Dynamic scaling is obeyed in many continuum theories and computer models describing driven systems such as non-equilibrium growth fronts in thin film deposition. Few systematic experimental tests of this hypothesis have been performed to date.

As a potential model for metallic films we investigate the growth of quenched Xe films formed by deposition onto a cold (15-35 Kelvin) SiO2/Si substrate. In situ measurements of specular and diffuse x-ray reflectivity and diffraction line shapes are performed with a position sensitive detector.
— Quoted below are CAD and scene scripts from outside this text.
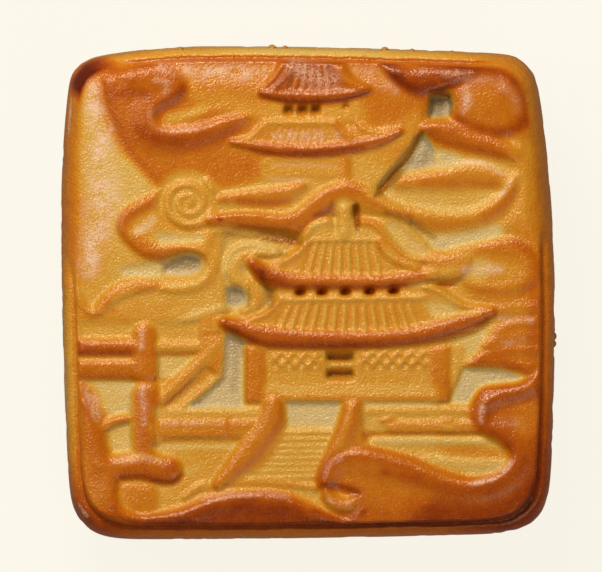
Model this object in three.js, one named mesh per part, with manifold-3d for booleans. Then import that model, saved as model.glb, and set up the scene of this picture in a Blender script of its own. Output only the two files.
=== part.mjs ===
// A square baked mooncake that rests on its flat base. A landscape is pressed into its
// face: a moon disc, clouds and a swirl, a small and a large pavilion, railings and stairs.
// Millimetres, +Z up, origin at the middle of the base, +Y towards the top of the landscape.
// Places on the face are [x, y]; levels are heights above the deepest floor of the relief.

import * as THREE from 'three';
import { mergeVertices } from 'three/addons/utils/BufferGeometryUtils.js';
import Module from 'manifold-3d';

const wasm = await Module();
wasm.setup();

// ---- driving dimensions of the cake ----
const HEIGHT = 32;
const HALF_WIDTH = 40;
const RELIEF = 3.5;
const FLOOR = HEIGHT - RELIEF;
const BURY = 1.5;
const CORNER_POWER = 12;
const CORNER_CROWDING = 0.5;
const WALL_SEGMENTS = 60;

// How far each side reaches, where along it that is, and how much it falls back by the
// corner before and after that place.
const SIDES = {
  left: { reach: 40, peak: 10, bow: [1.6, 3.6] },
  right: { reach: 40, peak: -6, bow: [2.7, 2.7] },
  top: { reach: 40, peak: -15, bow: [6, 1.1] },
  bottom: { reach: 40, peak: -24, bow: [4, 0.55] },
};

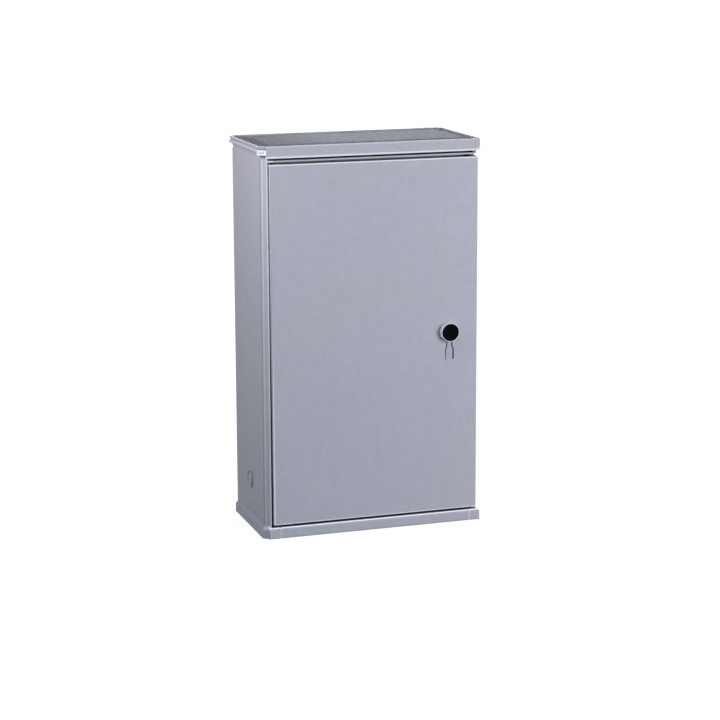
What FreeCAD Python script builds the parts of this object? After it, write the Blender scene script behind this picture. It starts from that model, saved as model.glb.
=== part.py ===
import FreeCAD, Part
import os
from math import cos, radians, sin, sqrt
from FreeCAD import Vector

# Free-standing glass-fibre polyester street cabinet, in millimetres.
# Z is up, the door faces -Y, X runs to the right seen from the front.
# The origin lies on the ground, under the middle of the whole box, lock included.

os.makedirs("parts", exist_ok=True)

# Overall size, over the crown
cabinet_width = 530.0
cabinet_depth = 270.0
cabinet_height = 900.0

# Body inside the overhang of the crown
crown_overhang = 9.0
front_overhang = 6.0
panel_thickness = 3.5

# Base: a moulded ring with a sloping ledge, in four rails and four corner blocks
ledge_run = 7.0
front_ledge_run = 5.0
base_face_height = 21.0
ledge_height = 30.0
sill_height = 25.0
base_wall = 5.0
base_flange = 8.0
base_ring_width = 46.0
base_corner_length = 26.0
base_chamfer = 15.0
base_door_chamfer = 5.5

# Crown: upper lip, shadow groove, lower lip and cove, with a plain fascia in front
crown_height = 27.0
crown_chamfer = 16.0
crown_wall = 3.5
upper_lip_height = 7.0
upper_lip_setback = 1.5
groove_height = 3.0
groove_depth = 4.0
lower_lip_height = 6.0
cove_fullness = 0.2
corner_block_height = 12.0
corner_block_undercut = 2.0
rim_width = 8.0
roof_recess = 3.0
roof_thickness = 3.0
roof_seat = 7.5
roof_seat_thickness = 4.0
roof_clearance = 0.3
fascia_lip_height = 4.0
fascia_step = 1.0
fascia_wall = 4.0
fascia_top_radius = 2.5

# Front opening: vent slot, thin rail and the gaps around the door
vent_slot_height = 5.0
vent_rail_height = 4.0
vent_rail_depth = 34.0
vent_rail_lip = 20.0
vent_rail_wall = 3.0
door_gap = 5.0
hinge_side_gap = 6.0

# Corner posts
post_chamfer = 12.0
post_setback = 2.0
post_land = 2.0
post_groove = 2.0
post_wall = 2.5
post_depth = 32.0
post_edge_radius = 1.5
closing_post_width = 11.5
closing_post_depth = 30.5
rear_post_leg = 30.0
rear_post_wall = 3.0

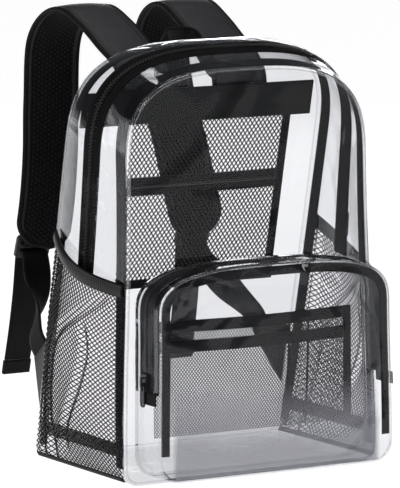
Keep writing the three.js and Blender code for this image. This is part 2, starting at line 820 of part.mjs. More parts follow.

We determine film surface roughness, electron density profile, degree of conformality with the substrate, and crystallinity as a function of Xe film thickness - ranging from only a few Angstrom up to 1000 Angstrom - and annealing history at substrate temperatures of 15-18, 25, and 35 K. Deposition of polycrystalline films with random crystallite orientation is achieved through heating of a grafoil sheet that is enclosed in the sample cell and has previously been covered with bulk Xe to saturation pressure at 125 K. We developed a protocol that allows us to repeatedly desorb films and grow them on a reproducible substrate state. Below 18 K the film morphology remains stable over several days, while at 25 K annealing takes place. Different atomic mobilities at different temperatures lead to complex scaling behavior of roughness with thickness. Real-time reflectivity measured during deposition confirms the trends seen in the films after the growth has ended. Analysis of the diffuse reflectivity with the distorted-wave Born approximation (DWBA) gives results conflicting with parameters obtained from the fitting of the specular reflectivity and in many cases cannot reproduce the diffuse data. Different kinetic roughening behavior is observed at all three temperatures, but no convincing evidence for dynamic scaling is found. Below 18 K the observed low densities together with diffraction results support the idea of a porous film structure, while at the higher temperatures densities are close to bulk values.

Our experiment reveals a surprising variety of growth scenarios in a supposedly simple system, offering some insight into the complexities involving non-equilibrium thin film growth in heterogeneous systems.